Wolfe has received national recognition for her years-long coverage of Mississippi’s welfare program, in which she exposed new details about how officials funneled tens of millions of federal public assistance funds away from needy families and instead to their friends, families and the pet projects of famous athletes.

Since joining Mississippi Today, she has received several national honors including the Pulitzer Prize for Local Reporting, the Livingston Award, two Goldsmith Prizes for Investigative Reporting, the Collier Prize for State Government Accountability, the Sacred Cat Award, the Nellie Bly Award, the John Jay/Harry Frank Guggenheim Excellence in Criminal Justice Reporting Award, the Al Neuharth Innovation in Investigative Journalism Award, the Sidney Award, the National Press Foundation’s Poverty and Inequality Award and others.

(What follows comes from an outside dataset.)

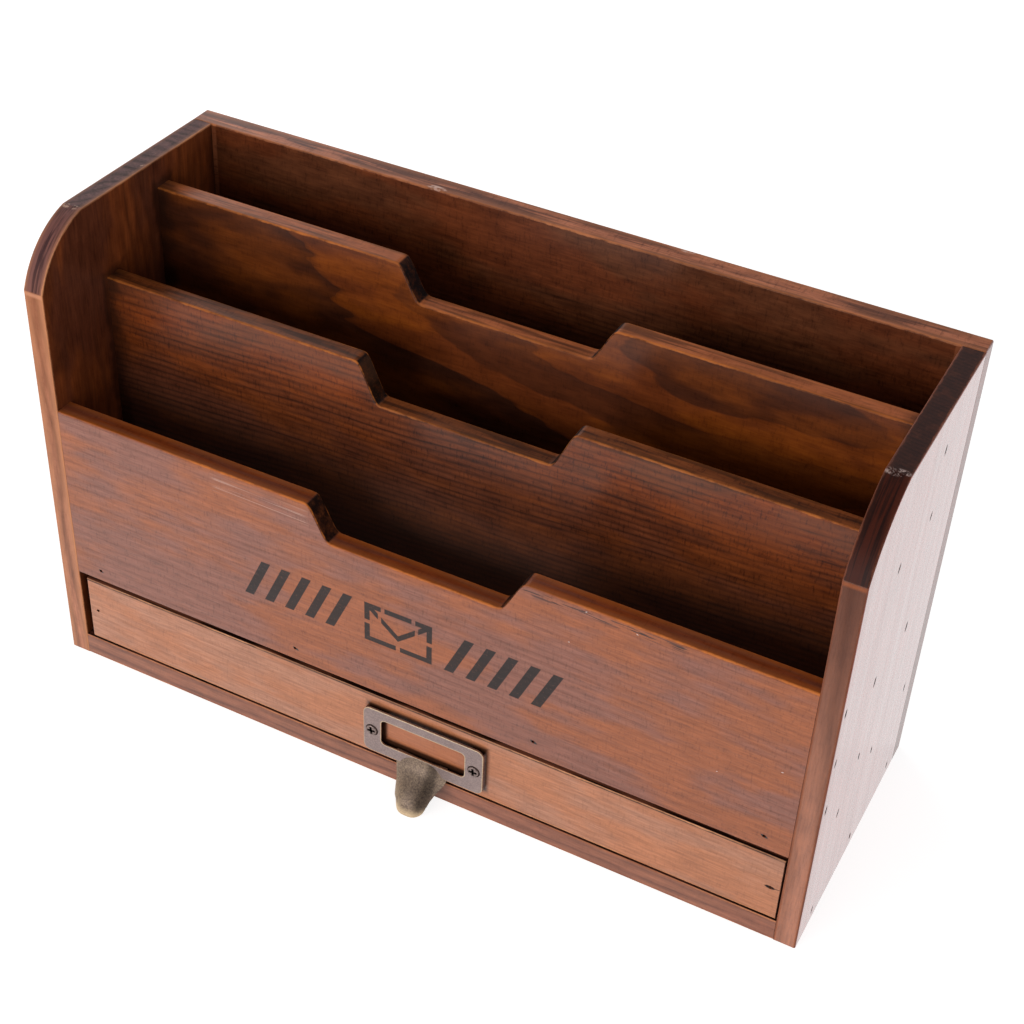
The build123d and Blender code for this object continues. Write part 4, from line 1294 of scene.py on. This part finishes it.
# %% [markdown]
# ## The two screws
# Each is a small domed head with a cross recess. A recess cut by a Boolean would leave ragged
# faces on a head this small. So it starts as a grid of nine squares with the corners taken
# away. Its outline is raised to the surface, a ring is drawn round it, the space between them
# is filled, and the ring is carried outwards and down into a dome.

# %% Screws
RECESS_ARM, RECESS_SLOT, RECESS_DEEP = 1.472 * MM, 0.43 * MM, 1.0 * MM
FLAT_R = 2.02 * MM  # the flat middle of the head, from which the dome falls away
DOME = [(1.1, 0.06), (1.06, 0.1), (1.04, 0.16), (1.02, 0.24), (1.0, 1.1)]  # wider by, down by
OFF_X, OFF_Z, PROUD = -0.24 * MM, -0.28 * MM, 0.44 * MM  # off the hole's middle, out of the plate

screws = bmesh.new()
for x, turned_by in zip(SCREW_PLACES, (0.12, 0.05)):
    head = bmesh.new()
    bmesh.ops.create_grid(head, x_segments=3, y_segments=3, size=1.0)
    for vert in head.verts:
        for axis in (0, 1):
            inner = abs(vert.co[axis]) < 0.5
            vert.co[axis] = math.copysign(RECESS_SLOT if inner else RECESS_ARM, vert.co[axis])
    corners = [f for f in head.faces if min(map(abs, f.calc_center_median().xy)) > RECESS_SLOT]
    bmesh.ops.delete(head, geom=corners, context="FACES")
    cross = [e for e in head.edges if e.is_boundary]
    brink = carry(head, cross, move=(0, 0, RECESS_DEEP), stretch=1.25)
    collar = ring(head, FLAT_R, 0.0, 0.0)
    lifted = once(v for e in collar for v in e.verts)
    bmesh.ops.translate(head, vec=(0, 0, RECESS_DEEP), verts=lifted)
    fill(head, brink + collar)
    for stretch, sink in DOME:
        collar = carry(head, collar, move=(0, 0, -sink * MM), stretch=stretch)
    place = Matrix.Translation((x + OFF_X, PLATE_Z + OFF_Z, PROUD - PLATE_FACE - RECESS_DEEP))
    bmesh.ops.transform(head, matrix=place @ Matrix.Rotation(turned_by, 4, "Z"), verts=head.verts)
    part = bpy.data.meshes.new("head")
    head.to_mesh(part)
    head.free()
    screws.from_mesh(part)
    bpy.data.meshes.remove(part)
heads = stood_up(screws, "screw_heads", dark_brass, smooth_below=35.0)
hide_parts("label_screws")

Previously, Wolfe worked for three years at Clarion Ledger, Mississippi’s statewide newspaper, where she covered city hall, health care, and wrote stories about hunger and medical billing, earning the Bill Minor Prize for Investigative Journalism two years in a row.

Born and raised on the Puget Sound in Washington State, Wolfe moved to Mississippi in 2012 to attend Mississippi State University, where she currently serves on the Digital Journalism Advisory Board. She has lived in Jackson, Mississippi since graduating in 2014.